Try and punish me all you want, the agent says, but if you do, I'm taking you down with me. Because those agents and runners know where the proverbial bodies are buried.
6. It's hard to prove that an agent did something wrong.
Why?
Because the agents are hiding behind the runners and intermediaries that make the initial contacts with players. The agents aren't making these contacts.
This way everyone has plausible deniability. The agents, the players and the runners.
What's more, when runners are friends of the players, how does a coach know what's a legitimate social outing and what's a paid for trip that's going to bring the NCAA down like a hammer on an institution?
Put plainly, he can't.
Saban wants to suspend agents who have improper contact that costs players eligibility, but the agents will claim they had nothing to do with runners who contact players -- that those runners are rogues not sanctioned by the agent.

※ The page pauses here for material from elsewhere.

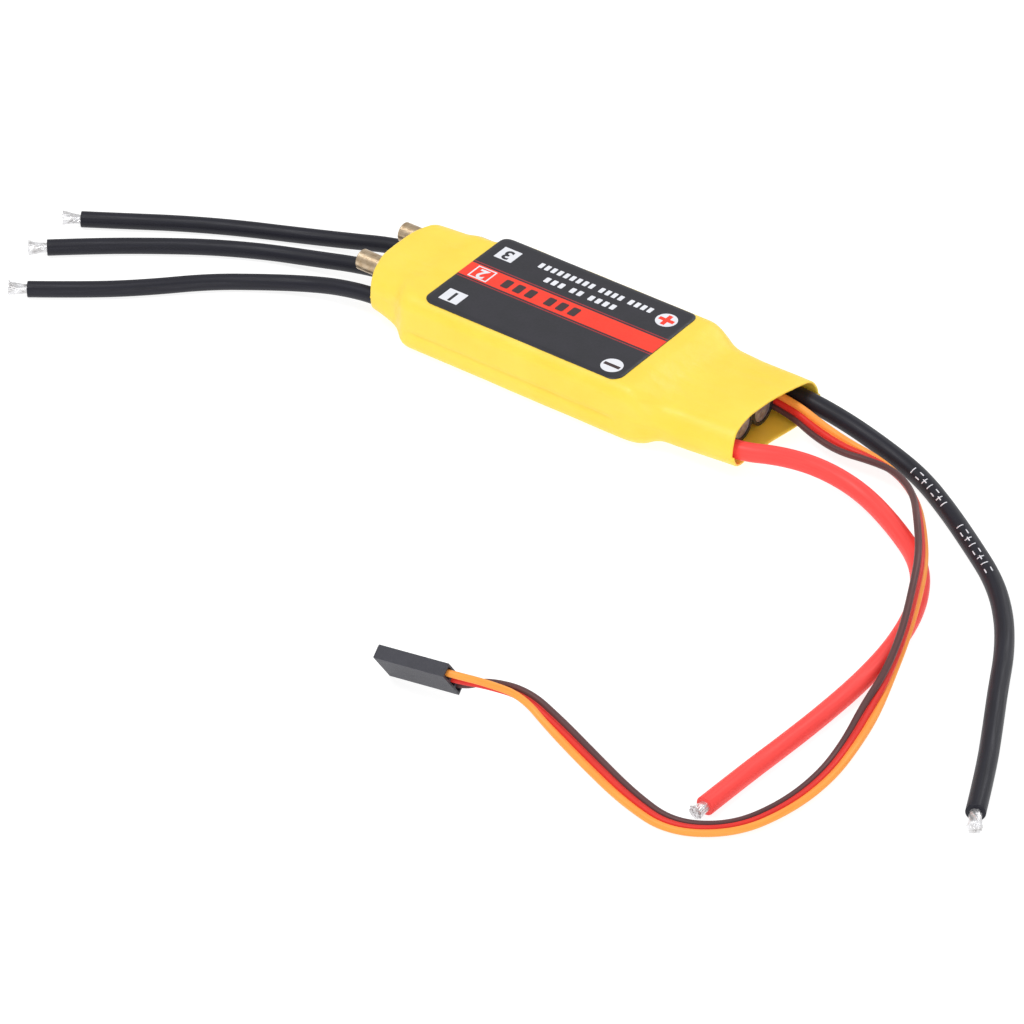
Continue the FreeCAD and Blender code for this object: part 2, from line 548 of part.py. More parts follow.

In other words, how do you prove inappropriate contact by the agents without a long trail of direct contact?
You can't.
The agents will cut loose the runners, claim they're rogues who acted without permission and be off in search of a new runner the next day.
The circle of agent life.
As the SEC prepares to continue the golden age of the conference's rule in college football, it's clear that Slive, Saban, and Meyer view agents and the NCAA rules that govern those agents as one of biggest threats facing the league's Pax SECana. Ultimately, in the highly competitive SEC, fear is the greatest source of team union.
After four years of dominance, it's clear that the rest of college football can't compete with the SEC's players when those players are on the field.
Now the only question that remains is, will all those players be on the field come fall?